所以我有一个 RDD，其中包含字符串格式的单词和数字，我已经拆分并删除了标点符号和空格：

['Hi', 'today', 'is', 'a', 'great', 'day', 'to', 'gather', 'flowers', 'lets', 'collect', '50', 'Roses', '400', 'Tulips', 'and', '20', 'Sunflowers', 'today']

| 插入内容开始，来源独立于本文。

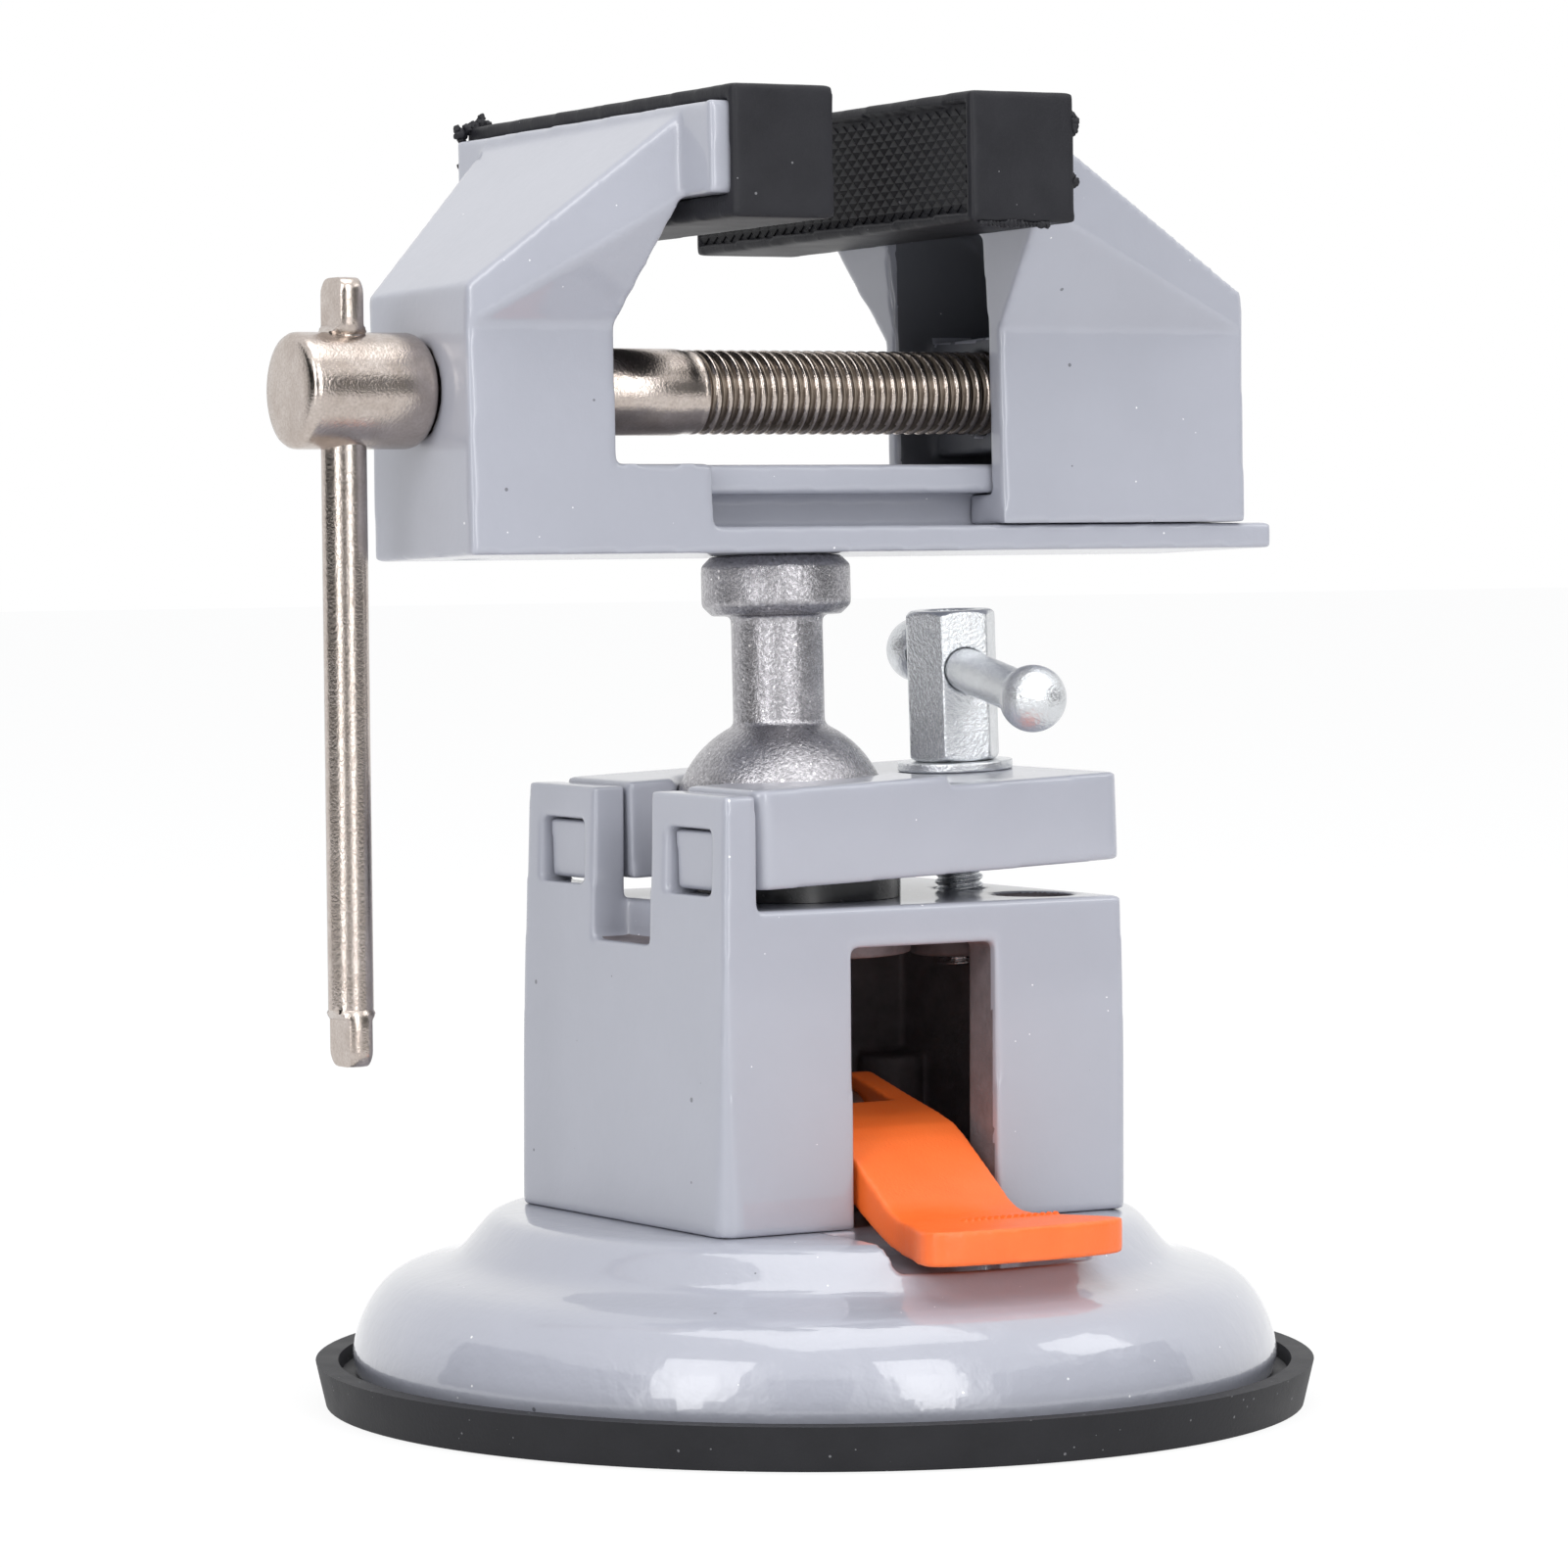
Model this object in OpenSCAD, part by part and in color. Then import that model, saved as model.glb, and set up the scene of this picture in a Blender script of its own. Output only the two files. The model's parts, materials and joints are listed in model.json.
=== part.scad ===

我想计算不同单词的数量并按字母和数字顺序对它们进行排序，以便输出如下所示：

(20, 1)
(50, 1)
(400, 1)
('Hi', 1)
('today, 2)

我尝试使用 sortby，但我怀疑因为数字是字符串，它仅按第一个数字排序，因此数字 400 在 50 之前。我该如何解决这个问题？

【问题讨论】：

标签： apache-spark pyspark rdd

【解决方案1】：

您必须将 RDD 分成两部分并执行归约和排序，然后合并结果

import re
numbers = (rdd.filter(lambda l: re.match('^[0-9]+$', l))
              .map(lambda l: (int(l), 1))
              .reduceByKey(lambda a,b: a+b)
              .sortByKey())
text = (rdd.filter(lambda l: not re.match('^[0-9]+$', l))
           .map(lambda l: (l, 1))
           .reduceByKey(lambda a,b: a+b)
           .sortByKey())

然后合并两者：

numbers.union(text).collect()

[(20, 1),
 (50, 1),
 (400, 1),
 ('Hi', 1),
 ('Roses', 1),
 ('Sunflowers', 1),
 ('Tulips', 1),
 ('a', 1),
 ('and', 1),
 ('collect', 1),
 ('day', 1),
 ('flowers', 1),
 ('gather', 1),
 ('great', 1),
 ('is', 1),
 ('lets', 1),
 ('to', 1),
 ('today', 2)]

这是因为您无法对具有不同比较的平面 RDD 进行排序。

【讨论】：